I even open a ticket on my hosting dashboard on VeeroTech. Their supports are good and they’re trying to help me. But, since I have no more time to tackle this, I reverted changes and close the ticket, then tell them that everything is okay for now.

Then, today I notice the trends that traffic from outside of North America regions are steadily growing. The most noticeable were from the EU and Australia. 

Yet, I know that this blog will not be fast enough to serve users from those regions because it’s not using any CDN services. I finally decided.

Why don’t I try to set up Cloudflare once again? This time, I go through directly on the Cloudflare dashboard and switch the name server to point to CF name servers.

It said it would take several hours to propagate. And I know that. Changing name servers will take a least 24 hours to propagate all over the world.

But my thought was wrong. I checked several minutes later, and I saw the name server already propagated to the CF name server. Cool

The next thing I do is making sure all of DNS records (CNAME, A, MX, and others) are imported on the CF DNS management dashboard. Once I am sure of it I did

  • Check the e-mail. Make sure the MX records are working and I can send and receive e-mail correctly.

  • Tweak the options on Cloudflare dashboard, which are available for free tier plan.

  • Turn off the Shortpixel CDN provided by the Autoptimize plugin.

  • Open two other browsers: Chrome and Safari, clear up their caches and check the site manually to make sure nothing was broken.

  • Open GTMetrix, Google Pagespeed Insight, and Pingdom to do benchmark tests.

GTMetrix score for Pagespeed and YSlow are now both  **A. ** Google Pagespeed Insight tool also shows improvements for both mobile and desktop. Earlier, before using Cloudflare, the mobile score was around 65 and the desktop one was around 85. 

After using CF, the mobile score is 95, and the desktop one is 96. What a great leap in the score. Not only that, when I tested it using Pingdom from Australia location, the page loads in 2 seconds. Before the switch, it loads in nearly 4 seconds.

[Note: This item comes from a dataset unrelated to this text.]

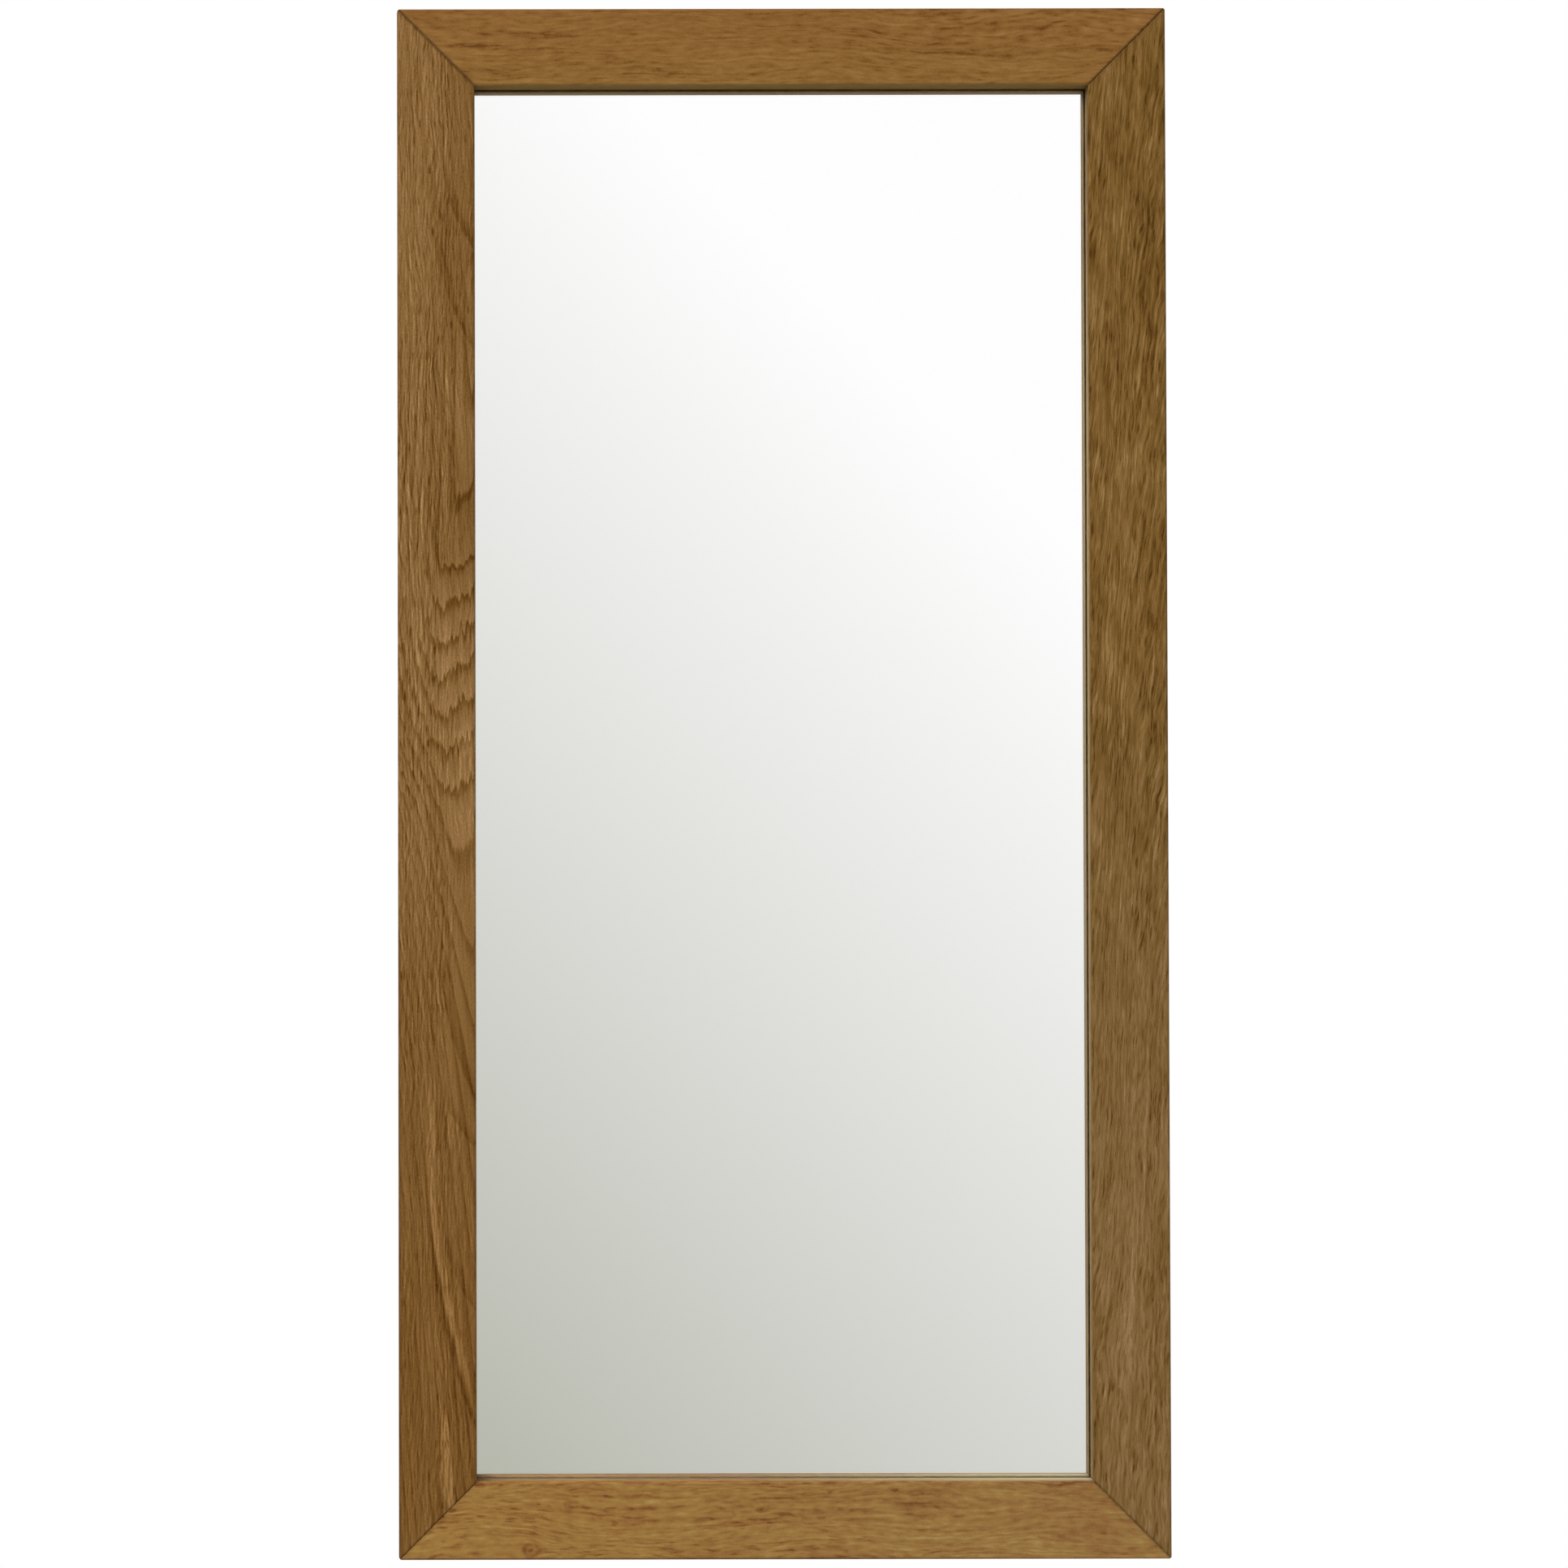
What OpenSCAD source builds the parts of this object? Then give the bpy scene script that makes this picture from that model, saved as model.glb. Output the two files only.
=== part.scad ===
// A framed wall mirror: four mitred oak members with a rebate behind their lip, mirror glass,
// a backing board held by glazing points, two D-ring hangers and four wall pads.
// Millimetres. The front looks along -Y, the wall is the plane y = 0, and the origin is on
// that plane behind the middle of the frame.

/* [Frame] */
// Width of the frame, outside to outside
frame_w = 596; // [420:1:900]
// Height of the frame, outside to outside
frame_h = 1200; // [800:1:1800]
// Width of the face of each member
member_w = 60; // [58:1:90]
// Thickness of the wood
member_t = 22; // [20:0.5:30]
// Depth of the lip in front of the glass
lip_depth = 10; // [8:0.5:12]
// Width of the rebate behind the lip
rebate_w = 10; // [8:0.5:12]
// Radius of the eased front arrises
front_arris_r = 2.2; // [1:0.1:4]
// Radius of the outer corners, seen from the front
corner_r = 3.2; // [1:0.1:5]
// Radius of the eased back arrises
back_arris_r = 1; // [0.4:0.1:2]
// Depth of the small V groove where two mitred members meet
mitre_groove = 1.1; // [0.3:0.1:1.5]

/* [Glass and back] */
// Thickness of the glass
glass_t = 4; // [3:0.5:5]
// Thickness of the silver coating with its backing paint
silver_t = 0.1; // [0.1:0.05:0.3]
// Thickness of the backing board
board_t = 3; // [2:0.5:4]
// Gap between the rebate wall and the edge of the glass
glass_gap = 1.5; // [1:0.1:3]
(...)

Ok, enough with the story. Let’s get into the reasons why you should consider using CF like I do.

Think of it as a guard

Yes, think of Cloudflare as a guard that protects your site’s server. In case something is attacking your site, Cloudflare which sits in front of your site’s server will handle the attack. Thus, the attacks won’t reach your site’s server.

I read many cases where a web hosting terminated the service for a site owner because his site was under attack. Since it’s a shared web hosting, usually, such an attack will affect the other customers too. And the company usually didn’t want to do anything except terminated the customer’s site that’s under attack to save the rest.

As a middle man

Cloudflare will cache your site. If there’s a visitor tries to open your site, then Cloudflare will check if it has the cache on their side. If they have, then they will serve the request using that cache. This means the requests didn’t touch your server.

Save bandwidth

This can save a lot of resources. Remember that, even if your hosting company said your site bandwidth is  **unmetered **it doesn’t mean  unlimited. At some points, when your bandwidth usage crossed their maximum threshold, they’ll urge you to upgrade to the more expensive plan. Or, they will simply terminate the service for your site.

CDN

Cloudflare will give you a free CDN service, and serve your site from the nearest server from your visitor’s physical location. This is the key why using Cloudflare will help your site if its visitors are spreading around the world.

You can take a look on this map, to see those locations https://www.cloudflare.com/network/

Block the traffic based on user-agent

You can block the suspicious traffic or bots based on the user agent. For a free tier plan, they allow up to 10 user agents to be blocked. 

Analytics

Cloudflare provides us with comprehensive analytics. This is where we can see the requests that are cached by Cloudflare or uncached. Not only that, but there’s also an option to see the unique visitors and their county origin.

Free SSL

I know many web hosting now are supporting SSL certificate from Let’s Encrypt. However, in case your host did not support it, you can set up Cloudflare and it will issue SSL certs for your site’s domain.

Even better, there are options to enable the HSTS (HTTP Strict Transport Security) so the browsers will refuse to open your site if it’s not on https protocol.

With this, you can request your site’s domain for HSTS inclusion too. But before you did it, please read this first.

Verdicts

There are still many advantages to using Cloudflare, but I only listed the ones that are relevant to my case here. But, it doesn’t mean there are no drawbacks to use Cloudflare. There is one, as I notice so far: when they are down, your site will be down too unless you enable load balancing for at least $5/month.